Thomas keeps Holmes’s personality and genius the same in her book, but by bestowing those traits on a woman, they’re not just eccentricities that other characters might find slightly amusing or puzzling. They become debilitating afflictions, capable of ostracizing said woman from society. Even before she loses her social standing and officially assumes the male moniker of Sherlock Holmes, Charlotte Holmes is aware of the complicatedness of her character, and literally molds herself into a woman who appears to be the epitome of femininity, complete with womanly curves, a dedication to colorful fashion, and a carefully polite demeanor. It’s all a sham, of course, but Sherlock Holmes as a man would never have to go to such lengths to simply exist. Simply put, Sherry Thomas understands that it is impossible to extricate a person from their experiences, especially the ones inflicted on them because of their gender or race. Charlotte Holmes contends with the fact of her gender on every page, because it constantly collides with the life she wants to lead and the personas she chooses to don according to the social situation.

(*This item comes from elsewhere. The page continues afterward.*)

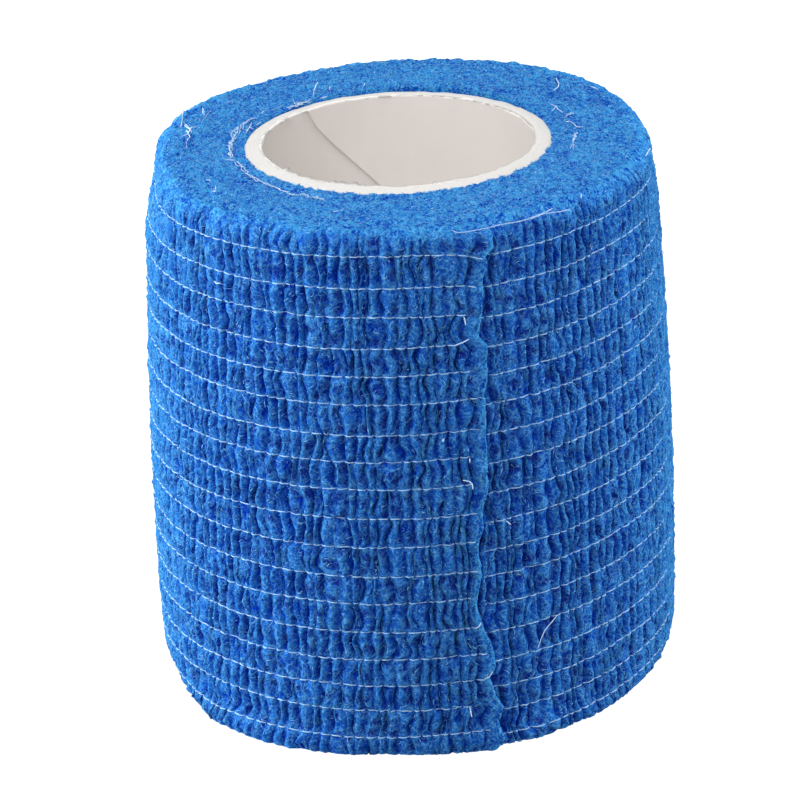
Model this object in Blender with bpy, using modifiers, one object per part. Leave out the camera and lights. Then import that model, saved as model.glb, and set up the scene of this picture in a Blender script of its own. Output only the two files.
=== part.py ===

We All Have a Ton of Shit Going On, All The Time 

A good indicator of a strong, well thought-out novel is how developed the secondary characters are. This includes ensuring that characters who belong to marginalized communities do not exist merely to support the main character’s journey, and who don’t have any growth of their own over the course of a novel. Secondary characters can’t trump the main story, at risk of becoming more interesting than the main character (i.e. Inigo Montoya in The Princess Bride), but they have to have their own shit going on, because that’s real life. 

Not only does Sherry Thomas ensure that her main character is complicated and thoroughly real, she gives her secondary characters the space to breathe and inhabit truly complex lives as well. She doesn’t reduce them to tropes that can be summed up in one word. Charlotte Holmes’s new friend Mrs. Watson isn’t a mere sidekick – she’s a wealthy woman who is still grieving the loss of her husband, an outsider on the lookout for a companion who understands her unorthodox ways. I particularly enjoyed Inspector Treadles, a happily married man who begins his journey in this book believing deeply in the social mores of the Victorian era, especially the expectations conferred to women of the age. In my mind, he acts at times as a surrogate for the audience, in awe of Holmes’s abilities and wondering who the man behind the name actually is. But in Thomas’s deft hands, he evolves beyond that trope and slowly and realistically comes to terms with the idea that he might not understand women at all, even the wife he adores. These characters and their lives revolve around Charlotte Holmes and her attempts to unravel three murders, but their orbits aren’t fixed. They are struggling with life and experiencing joy, heartbreak, and true, internal change outside of Charlotte’s immediate world. Sherry Thomas incorporates all of these experiences into a sharply told story in some of the most beautiful prose I’ve ever read. 

My Verdict:

There’s no shortage of things to love about A Study in Scarlet Women. Sherry Thomas upends the traditional Sherlock Holmes adaptation with her brilliant commentary on gender, and her wonderfully human characters will remind us that even though we may feel like a sidekick sometimes, we all deserve to be the protagonist of our own stories. Read this book and then its three (!) sequels, and come yell about it with me!